China, Malaysia begin to impose RCEP tariffs on each other

Date: 21 Mar 2022

As the Regional Comprehensive Economic Partnership agreement entered into force for Malaysia on Friday, China and Malaysia begun to impose RCEP tariffs on each other, which will bring new economic cooperation opportunities, said a report by CCTV News.

Within ASEAN, Malaysia is expected to be the largest beneficiary of the agreement in terms of gains in exports, with a projected $200 million increase, according to the country's International Trade and Industry Ministry.

Under the RCEP agreement, the two countries commit to expanding market opening on the basis of China-ASEAN Free Trade Area Agreement, and some goods can enjoy new tariff preferences, said the report.

China started to adopt the first-year tariff rates on parts of imports from Malaysia according to the RCEP agreement and new tariff reductions and exemptions are implemented on Chinese exports to Malaysia. They include processing aquatic products, cocoa, cotton yarn and fabrics, chemical fiber and stainless steel. Also included are Malaysian exports to China such as canned pineapple, pineapple juice, coconut juice, pepper and other agricultural products.

Malaysia is China's second-largest trading partner in ASEAN, while China has been Malaysia's largest trading partner for 13 consecutive years.

From January to February this year, bilateral trade volume between the two sides reached $29.45 billion, up 28.1 percent year-on-year, 12.2 percentage points higher than the overall growth rate of China's foreign trade in the same period, according to statistics from the General Administration of Customs.

The effectiveness of the agreement to Malaysia will further unleash the potential of trade in goods between China and Malaysia. It will also help transform and upgrade regional industries and inject new vitality into regional economic development, said the report.

Preferential policies of RCEP and the China-ASEAN Free Trade Area will help build a resilient industrial and supply chain between the two countries, said Yu Zirong, vice-president of the Chinese Academy of International Trade and Economic Cooperation.

The RCEP has introduced unified e-commerce rules and trade facilitation provisions, which will further expand the scope of cooperation between China and Malaysia in areas such as cross-border e-commerce, digital transformation of traditional enterprises and digital infrastructure, Yu said.

With the RCEP coming into Malaysia, many enterprises deeply invested in the Malaysian market are seizing new opportunities to enjoy more policy dividends.

After the RCEP takes effect in Malaysia, the customs clearance speed will be accelerated from 10 days to seven days, which will reduce the warehousing and logistics costs, said Li Huihuan, head of a bird's nest processing enterprise in China (Guangxi) Pilot Free Trade Zone.

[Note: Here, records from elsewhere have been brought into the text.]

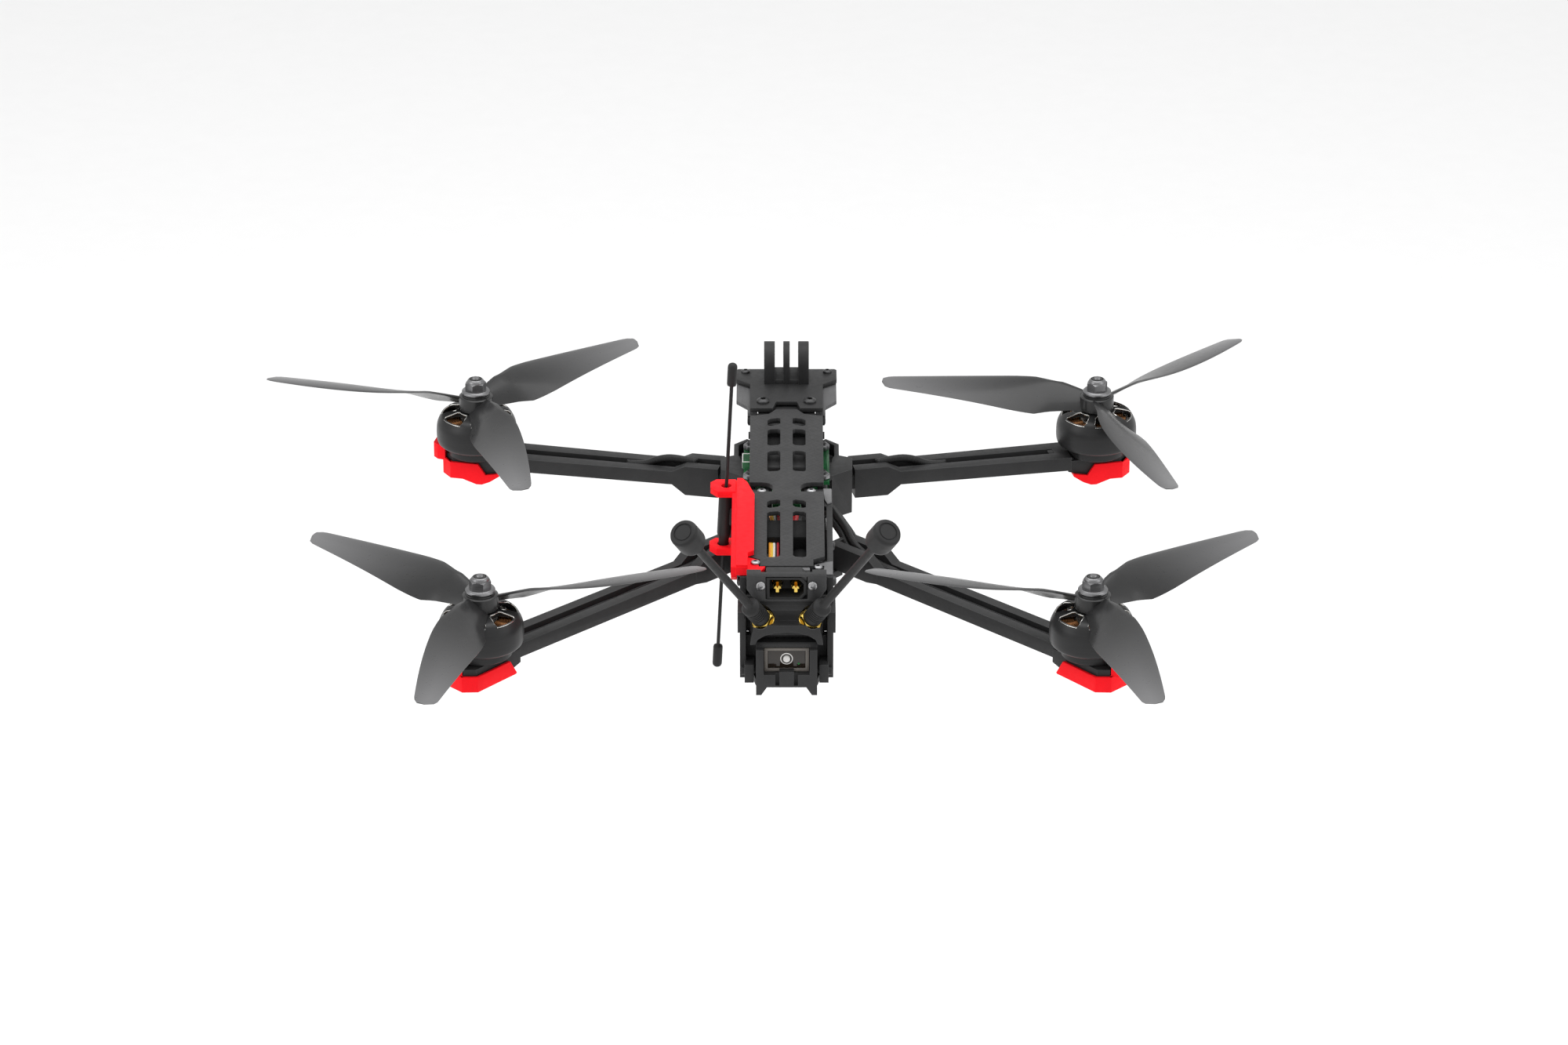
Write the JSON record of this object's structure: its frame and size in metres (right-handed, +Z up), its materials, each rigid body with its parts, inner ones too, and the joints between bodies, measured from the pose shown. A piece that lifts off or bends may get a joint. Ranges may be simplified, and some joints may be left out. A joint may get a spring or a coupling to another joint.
{
  "type": "quadcopter drone",
  "caption": "Long-range camera quadcopter with wide black arms, three-blade rotors on outrunner motors, red rubber feet, action-camera prongs and twin mushroom video antennas.",
  "frame": {"origin": "middle of the motor layout, on the underside of the belly plate", "axes": "+X to the right, +Y towards the nose, +Z up"},
  "size_m": [0.4302, 0.3654, 0.1383],
  "materials": {
    "moulding": "fine-textured black nylon moulding, satin",
    "carbon": "carbon-fibre plate, matt sanded face with a faint twill",
    "propeller": "glossy smoked black polycarbonate",
    "bell": "satin black anodised aluminium",
    "stator": "enamelled copper windings on laminated steel",
    "steel": "bright machined steel",
    "brass": "gold-plated brass",
    "red_rubber": "soft printed red rubber, matt",
    "board": "green circuit board with solder mask",
    "dark_glass": "dark glossy window",
    "antenna": "black moulded cover, semi-matt"
  },
  "bodies": {
    "root": {"antenna_holder": "red_rubber", "antenna_socket_left": "brass", "antenna_socket_right": "brass", "arm_front_left": "moulding", "arm_front_right": "moulding", "arm_rear_left": "moulding", "arm_rear_right": "moulding", "belly_plate": "carbon", "capacitor": "antenna", "fairing_left": "moulding", "fairing_right": "moulding", "flight_controller": "board", "foot_front_left": "red_rubber", "foot_front_right": "red_rubber", "foot_rear_left": "red_rubber", "foot_rear_right": "red_rubber", "mid_plate": "carbon", "nose_brace": "moulding", "nose_deck": "moulding", "nose_plate_left": "moulding", "nose_plate_right": "moulding", "post_mid_left": "steel", "post_mid_right": "steel", "post_rear_left": "steel", "post_rear_right": "steel", "power_pin_left": "brass", "power_pin_right": "brass", "power_socket": "antenna", "radio_receiver": "board", "receiver_antenna": "antenna", "satellite_receiver": "moulding", "side_panel_left": "moulding", "side_panel_right": "moulding", "speed_controller": "board", "stator_front_left": "stator", "stator_front_right": "stator", "stator_rear_left": "stator", "stator_rear_right": "stator", "tail_guard": "moulding", "tail_housing": "moulding", "top_plate": "carbon", "video_antenna_left": "antenna", "video_antenna_right": "antenna", "video_transmitter": "dark_glass", "wing_plate": "carbon"},
    "rotor_front_left": {"bell_front_left": "bell", "propeller_front_left": "propeller", "prop_nut_front_left": "steel"},
    "rotor_front_right": {"bell_front_right": "bell", "propeller_front_right": "propeller", "prop_nut_front_right": "steel"},
    "rotor_rear_left": {"bell_rear_left": "bell", "propeller_rear_left": "propeller", "prop_nut_rear_left": "steel"},
    "rotor_rear_right": {"bell_rear_right": "bell", "propeller_rear_right": "propeller", "prop_nut_rear_right": "steel"},
    "camera": {"camera_body": "moulding", "camera_lens": "dark_glass"},
    "button": {"link_button": "moulding"}
  },
  "joints": [
    {"name": "spin_front_left", "type": "hinge", "parent": "root", "child": "rotor_front_left", "pos_m": [-0.1343, 0.0995, 0.02], "axis": [0, 0, 1], "continuous": true},
    {"name": "spin_front_right", "type": "hinge", "parent": "root", "child": "rotor_front_right", "pos_m": [0.1343, 0.0995, 0.02], "axis": [0, 0, 1], "continuous": true},
    {"name": "spin_rear_left", "type": "hinge", "parent": "root", "child": "rotor_rear_left", "pos_m": [-0.1234, -0.0997, 0.02], "axis": [0, 0, 1], "continuous": true},
    {"name": "spin_rear_right", "type": "hinge", "parent": "root", "child": "rotor_rear_right", "pos_m": [0.1234, -0.0997, 0.02], "axis": [0, 0, 1], "continuous": true},
    {"name": "camera_tilt", "type": "hinge", "parent": "root", "child": "camera", "pos_m": [0, 0.09, 0.029], "axis": [1, 0, 0], "range_deg": [-15, 25]},
    {"name": "link_button_press", "type": "slide", "parent": "root", "child": "button", "axis": [0, 1, 0], "range_m": [0, 0.0006]}
  ]
}
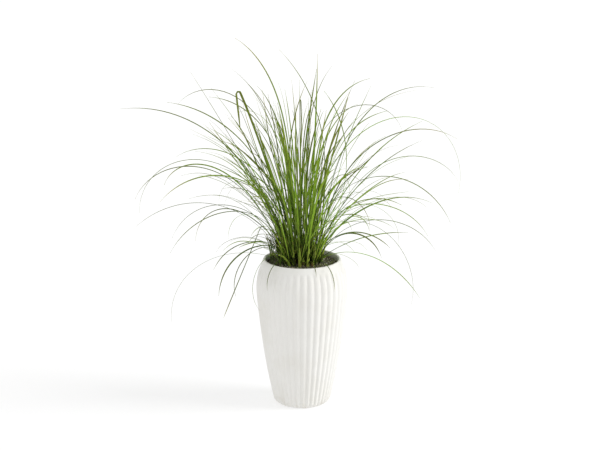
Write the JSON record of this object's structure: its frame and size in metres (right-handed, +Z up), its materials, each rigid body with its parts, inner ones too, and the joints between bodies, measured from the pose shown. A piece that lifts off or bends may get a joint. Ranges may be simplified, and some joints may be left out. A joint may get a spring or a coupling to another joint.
{
  "type": "potted ornamental grass",
  "caption": "Tall round ribbed planter with a clump of arching, narrow-bladed ornamental grass growing from the compost that fills it",
  "frame": {"origin": "middle of the pot's flat foot", "axes": "Z up along the pot's axis, -Y to the front of the picture, X to its right"},
  "size_m": [0.907, 0.8343, 0.9734],
  "materials": {
    "pot_white": "satin",
    "compost_dark": "matte",
    "leaf_green": "satin"
  },
  "bodies": {
    "root": {"pot": "pot_white", "compost": "compost_dark", "shoot_01": "leaf_green", "shoot_02": "leaf_green", "shoot_03": "leaf_green", "shoot_04": "leaf_green", "shoot_05": "leaf_green", "shoot_06": "leaf_green", "shoot_07": "leaf_green", "shoot_08": "leaf_green", "shoot_09": "leaf_green", "shoot_10": "leaf_green", "shoot_11": "leaf_green", "shoot_12": "leaf_green", "shoot_13": "leaf_green", "shoot_14": "leaf_green", "shoot_15": "leaf_green", "shoot_16": "leaf_green", "shoot_17": "leaf_green", "shoot_18": "leaf_green", "shoot_19": "leaf_green", "shoot_20": "leaf_green", "shoot_21": "leaf_green", "shoot_22": "leaf_green", "shoot_23": "leaf_green", "shoot_24": "leaf_green", "shoot_25": "leaf_green", "shoot_26": "leaf_green", "shoot_27": "leaf_green", "shoot_28": "leaf_green", "shoot_29": "leaf_green", "shoot_30": "leaf_green", "shoot_31": "leaf_green", "shoot_32": "leaf_green", "shoot_33": "leaf_green", "shoot_34": "leaf_green", "shoot_35": "leaf_green", "shoot_36": "leaf_green", "shoot_37": "leaf_green", "shoot_38": "leaf_green", "shoot_39": "leaf_green", "shoot_40": "leaf_green", "shoot_41": "leaf_green", "shoot_42": "leaf_green", "shoot_43": "leaf_green", "shoot_44": "leaf_green", "shoot_45": "leaf_green", "shoot_46": "leaf_green", "shoot_47": "leaf_green", "shoot_48": "leaf_green", "shoot_49": "leaf_green", "shoot_50": "leaf_green", "shoot_51": "leaf_green", "shoot_52": "leaf_green", "shoot_53": "leaf_green", "shoot_54": "leaf_green"}
  },
  "joints": []
}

The orders from Malaysia are expected to grow about 20 percent this year with the company's products becoming more competitive in the Malaysian market, said Zheng Zuguo, head of TPV Electronics (Beihai) Co Ltd.

He said the company may enjoy about one million yuan ($157,270) in tariff reductions and exemptions after the implementation of RCEP in Malaysia.

Signed in November 2020 by 15 Asia-Pacific countries, the RCEP deal, which became operational on Jan 1, 2022 initially in 10 countries, is now effective in 12 out of 15 signing members, which are 10 ASEAN members and China, Japan, the Republic of Korea, Australia and New Zealand.

After eight years of negotiations that started in 2012, the trade bloc now covers nearly a third of the world's population and accounts for about 30 percent of global GDP. More than 90 percent of merchandise trade will eventually be subject to zero tariffs, according to Xinhua.